**INPUT RECORDS**:
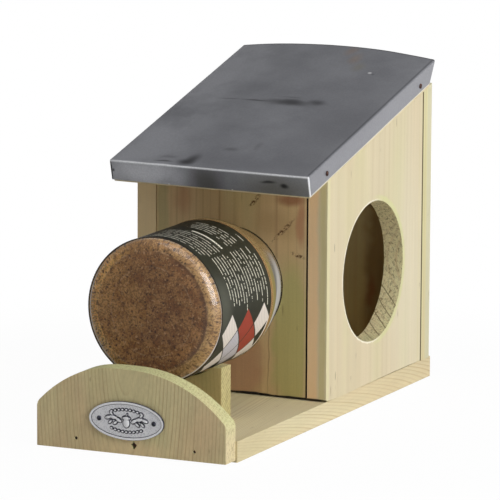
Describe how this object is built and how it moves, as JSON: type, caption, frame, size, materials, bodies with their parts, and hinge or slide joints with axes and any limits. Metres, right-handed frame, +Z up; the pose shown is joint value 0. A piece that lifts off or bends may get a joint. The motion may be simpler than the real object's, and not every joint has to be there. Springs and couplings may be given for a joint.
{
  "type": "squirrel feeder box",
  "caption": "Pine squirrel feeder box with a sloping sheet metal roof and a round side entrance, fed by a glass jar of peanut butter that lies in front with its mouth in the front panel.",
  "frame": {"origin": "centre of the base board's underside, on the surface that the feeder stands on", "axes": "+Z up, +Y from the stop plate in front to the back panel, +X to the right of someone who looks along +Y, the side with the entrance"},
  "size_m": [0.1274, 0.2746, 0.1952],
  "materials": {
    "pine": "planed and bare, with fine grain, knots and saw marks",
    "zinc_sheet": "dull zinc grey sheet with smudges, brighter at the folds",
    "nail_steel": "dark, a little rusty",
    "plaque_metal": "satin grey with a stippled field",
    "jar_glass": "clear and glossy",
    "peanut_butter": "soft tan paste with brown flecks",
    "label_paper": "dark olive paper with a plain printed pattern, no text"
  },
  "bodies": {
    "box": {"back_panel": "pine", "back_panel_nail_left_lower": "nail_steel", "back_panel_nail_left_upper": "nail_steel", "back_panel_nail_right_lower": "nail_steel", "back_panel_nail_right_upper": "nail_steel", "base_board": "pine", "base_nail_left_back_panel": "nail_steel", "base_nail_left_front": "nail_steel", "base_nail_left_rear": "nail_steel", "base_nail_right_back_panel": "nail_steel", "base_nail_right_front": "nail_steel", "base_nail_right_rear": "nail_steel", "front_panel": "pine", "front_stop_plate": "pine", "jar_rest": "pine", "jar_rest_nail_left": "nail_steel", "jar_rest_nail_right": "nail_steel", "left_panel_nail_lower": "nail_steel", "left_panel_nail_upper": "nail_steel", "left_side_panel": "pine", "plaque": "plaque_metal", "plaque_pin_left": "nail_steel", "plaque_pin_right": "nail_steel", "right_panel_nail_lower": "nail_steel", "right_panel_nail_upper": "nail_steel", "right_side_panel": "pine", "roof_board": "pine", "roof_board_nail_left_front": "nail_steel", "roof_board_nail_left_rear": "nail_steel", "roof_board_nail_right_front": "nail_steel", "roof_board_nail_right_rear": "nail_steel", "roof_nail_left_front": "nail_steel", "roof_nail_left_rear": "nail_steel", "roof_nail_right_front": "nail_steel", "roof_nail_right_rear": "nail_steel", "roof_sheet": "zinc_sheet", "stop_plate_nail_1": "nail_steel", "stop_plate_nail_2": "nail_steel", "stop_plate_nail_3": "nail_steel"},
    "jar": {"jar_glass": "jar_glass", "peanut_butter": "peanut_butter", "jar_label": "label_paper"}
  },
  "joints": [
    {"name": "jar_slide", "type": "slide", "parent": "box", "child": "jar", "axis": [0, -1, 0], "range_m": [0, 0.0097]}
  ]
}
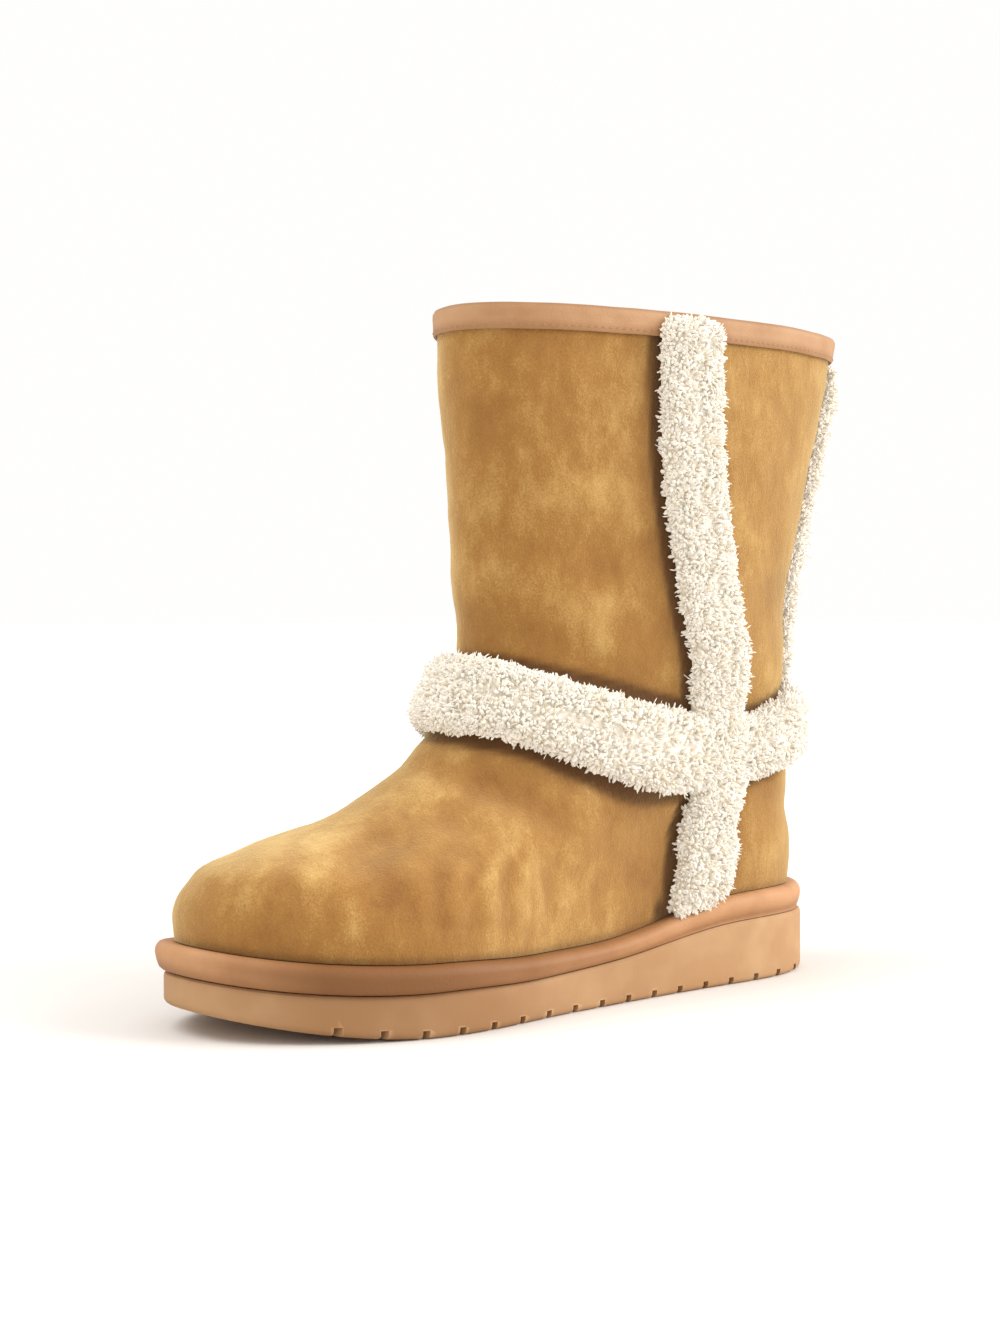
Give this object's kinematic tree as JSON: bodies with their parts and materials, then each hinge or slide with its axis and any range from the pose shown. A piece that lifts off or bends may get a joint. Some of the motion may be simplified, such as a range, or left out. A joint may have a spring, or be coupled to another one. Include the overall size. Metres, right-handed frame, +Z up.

**EXERCISE DESCRIPTION**: Copy the material above, line for line.

**EXERCISE ANSWER**:
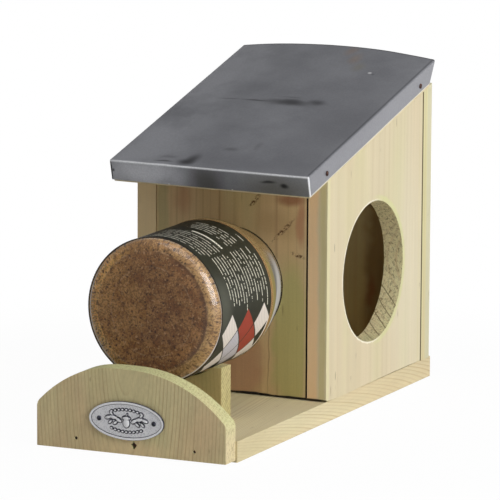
Describe how this object is built and how it moves, as JSON: type, caption, frame, size, materials, bodies with their parts, and hinge or slide joints with axes and any limits. Metres, right-handed frame, +Z up; the pose shown is joint value 0. A piece that lifts off or bends may get a joint. The motion may be simpler than the real object's, and not every joint has to be there. Springs and couplings may be given for a joint.
{
  "type": "squirrel feeder box",
  "caption": "Pine squirrel feeder box with a sloping sheet metal roof and a round side entrance, fed by a glass jar of peanut butter that lies in front with its mouth in the front panel.",
  "frame": {"origin": "centre of the base board's underside, on the surface that the feeder stands on", "axes": "+Z up, +Y from the stop plate in front to the back panel, +X to the right of someone who looks along +Y, the side with the entrance"},
  "size_m": [0.1274, 0.2746, 0.1952],
  "materials": {
    "pine": "planed and bare, with fine grain, knots and saw marks",
    "zinc_sheet": "dull zinc grey sheet with smudges, brighter at the folds",
    "nail_steel": "dark, a little rusty",
    "plaque_metal": "satin grey with a stippled field",
    "jar_glass": "clear and glossy",
    "peanut_butter": "soft tan paste with brown flecks",
    "label_paper": "dark olive paper with a plain printed pattern, no text"
  },
  "bodies": {
    "box": {"back_panel": "pine", "back_panel_nail_left_lower": "nail_steel", "back_panel_nail_left_upper": "nail_steel", "back_panel_nail_right_lower": "nail_steel", "back_panel_nail_right_upper": "nail_steel", "base_board": "pine", "base_nail_left_back_panel": "nail_steel", "base_nail_left_front": "nail_steel", "base_nail_left_rear": "nail_steel", "base_nail_right_back_panel": "nail_steel", "base_nail_right_front": "nail_steel", "base_nail_right_rear": "nail_steel", "front_panel": "pine", "front_stop_plate": "pine", "jar_rest": "pine", "jar_rest_nail_left": "nail_steel", "jar_rest_nail_right": "nail_steel", "left_panel_nail_lower": "nail_steel", "left_panel_nail_upper": "nail_steel", "left_side_panel": "pine", "plaque": "plaque_metal", "plaque_pin_left": "nail_steel", "plaque_pin_right": "nail_steel", "right_panel_nail_lower": "nail_steel", "right_panel_nail_upper": "nail_steel", "right_side_panel": "pine", "roof_board": "pine", "roof_board_nail_left_front": "nail_steel", "roof_board_nail_left_rear": "nail_steel", "roof_board_nail_right_front": "nail_steel", "roof_board_nail_right_rear": "nail_steel", "roof_nail_left_front": "nail_steel", "roof_nail_left_rear": "nail_steel", "roof_nail_right_front": "nail_steel", "roof_nail_right_rear": "nail_steel", "roof_sheet": "zinc_sheet", "stop_plate_nail_1": "nail_steel", "stop_plate_nail_2": "nail_steel", "stop_plate_nail_3": "nail_steel"},
    "jar": {"jar_glass": "jar_glass", "peanut_butter": "peanut_butter", "jar_label": "label_paper"}
  },
  "joints": [
    {"name": "jar_slide", "type": "slide", "parent": "box", "child": "jar", "axis": [0, -1, 0], "range_m": [0, 0.0097]}
  ]
}
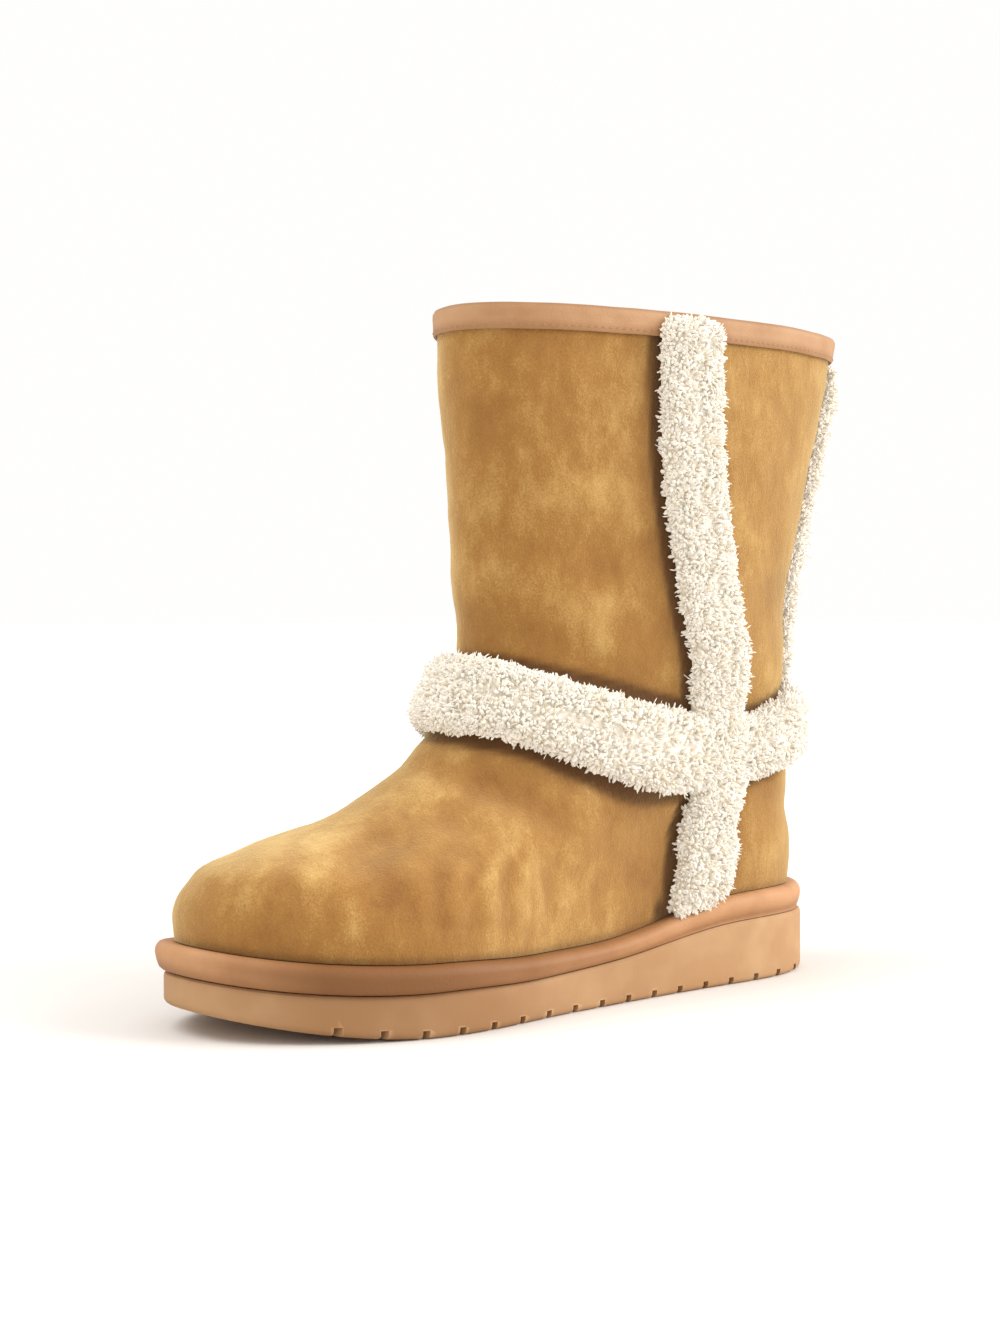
Give this object's kinematic tree as JSON: bodies with their parts and materials, then each hinge or slide with its axis and any range from the pose shown. A piece that lifts off or bends may get a joint. Some of the motion may be simplified, such as a range, or left out. A joint may have a spring, or be coupled to another one. Include the overall size. Metres, right-handed frame, +Z up.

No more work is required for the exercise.